[Scripts that build objects]
- - - -

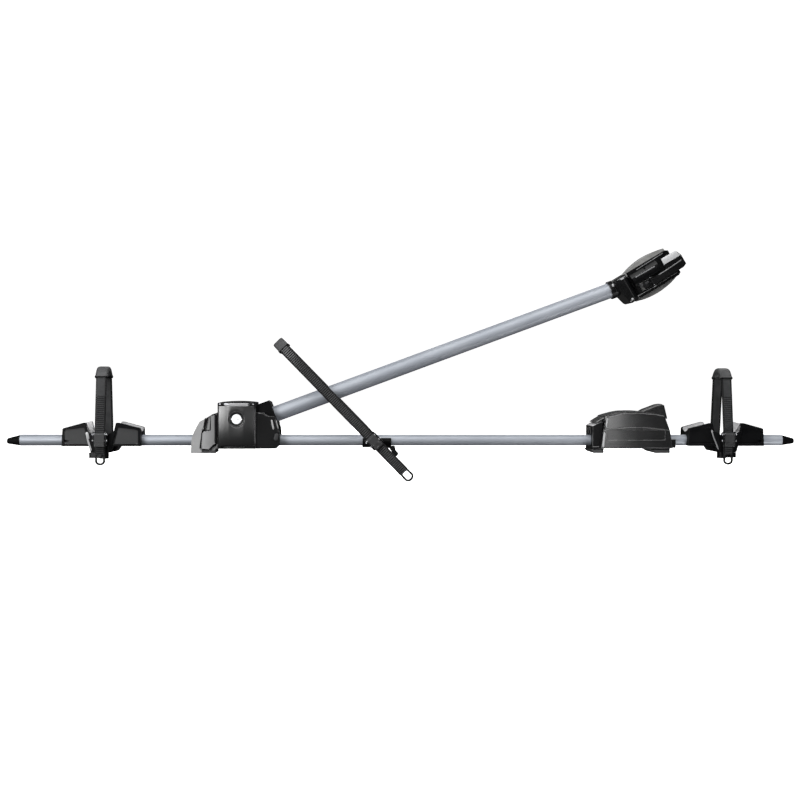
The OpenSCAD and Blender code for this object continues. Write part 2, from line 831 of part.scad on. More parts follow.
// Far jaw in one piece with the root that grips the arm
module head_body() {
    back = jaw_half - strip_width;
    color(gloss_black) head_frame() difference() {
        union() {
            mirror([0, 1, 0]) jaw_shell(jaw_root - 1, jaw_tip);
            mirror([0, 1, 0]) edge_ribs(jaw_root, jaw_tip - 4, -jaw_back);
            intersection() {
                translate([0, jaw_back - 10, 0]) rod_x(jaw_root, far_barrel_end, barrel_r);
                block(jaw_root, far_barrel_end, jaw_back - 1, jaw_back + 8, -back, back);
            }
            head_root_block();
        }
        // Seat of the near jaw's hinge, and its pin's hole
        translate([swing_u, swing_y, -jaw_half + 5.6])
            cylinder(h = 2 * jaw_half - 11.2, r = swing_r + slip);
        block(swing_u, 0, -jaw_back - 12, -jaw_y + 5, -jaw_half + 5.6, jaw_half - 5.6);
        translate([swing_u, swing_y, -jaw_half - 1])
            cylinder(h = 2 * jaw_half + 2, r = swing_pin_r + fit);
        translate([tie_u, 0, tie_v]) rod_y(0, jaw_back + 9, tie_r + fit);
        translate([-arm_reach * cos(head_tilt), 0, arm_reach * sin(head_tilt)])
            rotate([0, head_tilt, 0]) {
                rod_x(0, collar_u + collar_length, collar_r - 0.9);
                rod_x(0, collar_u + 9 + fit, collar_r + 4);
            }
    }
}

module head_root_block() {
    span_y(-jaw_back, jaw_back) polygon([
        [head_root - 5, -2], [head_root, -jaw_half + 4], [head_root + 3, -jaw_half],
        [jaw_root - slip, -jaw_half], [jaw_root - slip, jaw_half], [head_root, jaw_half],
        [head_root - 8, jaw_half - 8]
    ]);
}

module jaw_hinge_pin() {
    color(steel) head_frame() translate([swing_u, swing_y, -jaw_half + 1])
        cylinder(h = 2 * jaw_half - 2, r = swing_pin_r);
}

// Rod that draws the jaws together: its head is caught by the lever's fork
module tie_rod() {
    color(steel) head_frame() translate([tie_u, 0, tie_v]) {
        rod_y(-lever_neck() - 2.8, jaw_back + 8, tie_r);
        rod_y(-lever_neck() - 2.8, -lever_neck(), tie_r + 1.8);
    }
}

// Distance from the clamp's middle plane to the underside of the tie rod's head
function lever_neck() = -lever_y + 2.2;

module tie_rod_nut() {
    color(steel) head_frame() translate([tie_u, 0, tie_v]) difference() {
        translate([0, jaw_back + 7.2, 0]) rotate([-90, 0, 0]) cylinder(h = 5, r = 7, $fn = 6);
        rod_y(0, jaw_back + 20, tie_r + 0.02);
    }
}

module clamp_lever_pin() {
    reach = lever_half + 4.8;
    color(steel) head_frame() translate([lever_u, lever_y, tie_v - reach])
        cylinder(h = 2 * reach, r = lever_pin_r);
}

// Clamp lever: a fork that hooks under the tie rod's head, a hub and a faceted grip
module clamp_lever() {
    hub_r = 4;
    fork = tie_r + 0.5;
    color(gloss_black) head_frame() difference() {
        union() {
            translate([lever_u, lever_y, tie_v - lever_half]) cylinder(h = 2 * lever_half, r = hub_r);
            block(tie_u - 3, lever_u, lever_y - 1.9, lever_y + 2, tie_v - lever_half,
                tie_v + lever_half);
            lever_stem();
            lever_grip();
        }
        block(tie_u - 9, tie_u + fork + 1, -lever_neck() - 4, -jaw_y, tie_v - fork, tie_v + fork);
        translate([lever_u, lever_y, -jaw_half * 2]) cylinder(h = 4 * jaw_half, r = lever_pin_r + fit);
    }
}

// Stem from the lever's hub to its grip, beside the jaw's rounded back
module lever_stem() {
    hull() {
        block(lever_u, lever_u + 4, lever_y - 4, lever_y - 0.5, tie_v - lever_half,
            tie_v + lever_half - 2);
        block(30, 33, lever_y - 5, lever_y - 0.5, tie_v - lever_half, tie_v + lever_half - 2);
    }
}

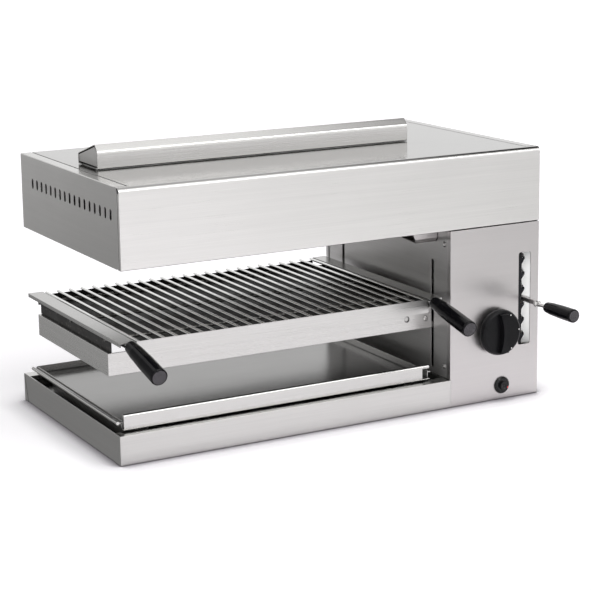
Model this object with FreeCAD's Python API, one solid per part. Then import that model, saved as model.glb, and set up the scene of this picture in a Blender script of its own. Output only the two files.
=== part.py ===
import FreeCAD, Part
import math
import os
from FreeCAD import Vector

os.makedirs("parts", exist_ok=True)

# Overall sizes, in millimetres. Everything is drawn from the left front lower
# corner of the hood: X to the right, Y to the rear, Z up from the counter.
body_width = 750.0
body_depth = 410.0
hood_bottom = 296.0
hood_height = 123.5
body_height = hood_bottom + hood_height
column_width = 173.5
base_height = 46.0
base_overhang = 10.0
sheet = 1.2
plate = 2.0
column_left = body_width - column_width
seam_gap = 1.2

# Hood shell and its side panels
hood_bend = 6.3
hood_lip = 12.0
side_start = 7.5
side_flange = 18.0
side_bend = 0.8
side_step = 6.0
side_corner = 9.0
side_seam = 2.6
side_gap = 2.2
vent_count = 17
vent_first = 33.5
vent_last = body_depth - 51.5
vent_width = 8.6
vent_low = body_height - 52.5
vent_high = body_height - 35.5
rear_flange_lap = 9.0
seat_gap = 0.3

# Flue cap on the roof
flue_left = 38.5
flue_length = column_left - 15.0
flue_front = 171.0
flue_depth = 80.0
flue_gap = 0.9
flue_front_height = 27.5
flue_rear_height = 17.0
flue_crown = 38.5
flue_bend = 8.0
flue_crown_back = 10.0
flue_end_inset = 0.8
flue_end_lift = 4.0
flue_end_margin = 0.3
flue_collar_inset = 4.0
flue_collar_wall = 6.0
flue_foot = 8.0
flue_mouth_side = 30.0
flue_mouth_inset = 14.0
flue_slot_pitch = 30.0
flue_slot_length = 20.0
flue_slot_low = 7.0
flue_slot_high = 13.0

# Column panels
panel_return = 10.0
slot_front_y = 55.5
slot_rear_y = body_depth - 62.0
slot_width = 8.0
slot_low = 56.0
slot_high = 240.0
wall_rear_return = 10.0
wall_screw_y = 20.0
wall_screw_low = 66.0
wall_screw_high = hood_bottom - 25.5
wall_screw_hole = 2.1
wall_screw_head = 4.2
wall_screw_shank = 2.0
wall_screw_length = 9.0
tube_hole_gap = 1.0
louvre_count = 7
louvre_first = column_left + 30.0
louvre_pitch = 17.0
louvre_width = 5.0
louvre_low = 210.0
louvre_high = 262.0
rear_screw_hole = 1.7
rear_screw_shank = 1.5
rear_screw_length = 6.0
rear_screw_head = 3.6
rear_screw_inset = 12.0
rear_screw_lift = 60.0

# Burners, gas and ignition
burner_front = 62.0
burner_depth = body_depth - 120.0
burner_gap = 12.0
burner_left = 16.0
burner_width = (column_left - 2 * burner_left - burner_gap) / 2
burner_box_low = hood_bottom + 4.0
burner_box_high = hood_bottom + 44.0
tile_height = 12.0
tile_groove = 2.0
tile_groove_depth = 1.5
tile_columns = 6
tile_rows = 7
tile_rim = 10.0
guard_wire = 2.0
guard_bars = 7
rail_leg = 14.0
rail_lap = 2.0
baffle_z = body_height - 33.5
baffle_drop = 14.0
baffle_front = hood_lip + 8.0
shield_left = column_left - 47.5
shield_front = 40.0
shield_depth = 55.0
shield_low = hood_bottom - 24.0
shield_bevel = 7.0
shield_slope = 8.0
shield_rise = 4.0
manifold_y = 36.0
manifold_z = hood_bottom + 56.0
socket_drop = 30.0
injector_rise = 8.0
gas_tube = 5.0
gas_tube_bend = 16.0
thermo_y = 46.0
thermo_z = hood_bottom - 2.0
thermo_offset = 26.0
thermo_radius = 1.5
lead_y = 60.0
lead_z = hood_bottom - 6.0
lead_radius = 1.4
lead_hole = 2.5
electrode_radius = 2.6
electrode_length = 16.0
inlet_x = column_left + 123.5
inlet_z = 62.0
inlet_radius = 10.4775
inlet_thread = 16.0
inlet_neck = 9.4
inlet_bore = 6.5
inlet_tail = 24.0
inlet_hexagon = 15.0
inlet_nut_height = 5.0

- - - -

● Aim
Count every line bearing the word "import"; report the total only.

● Solution for this task
5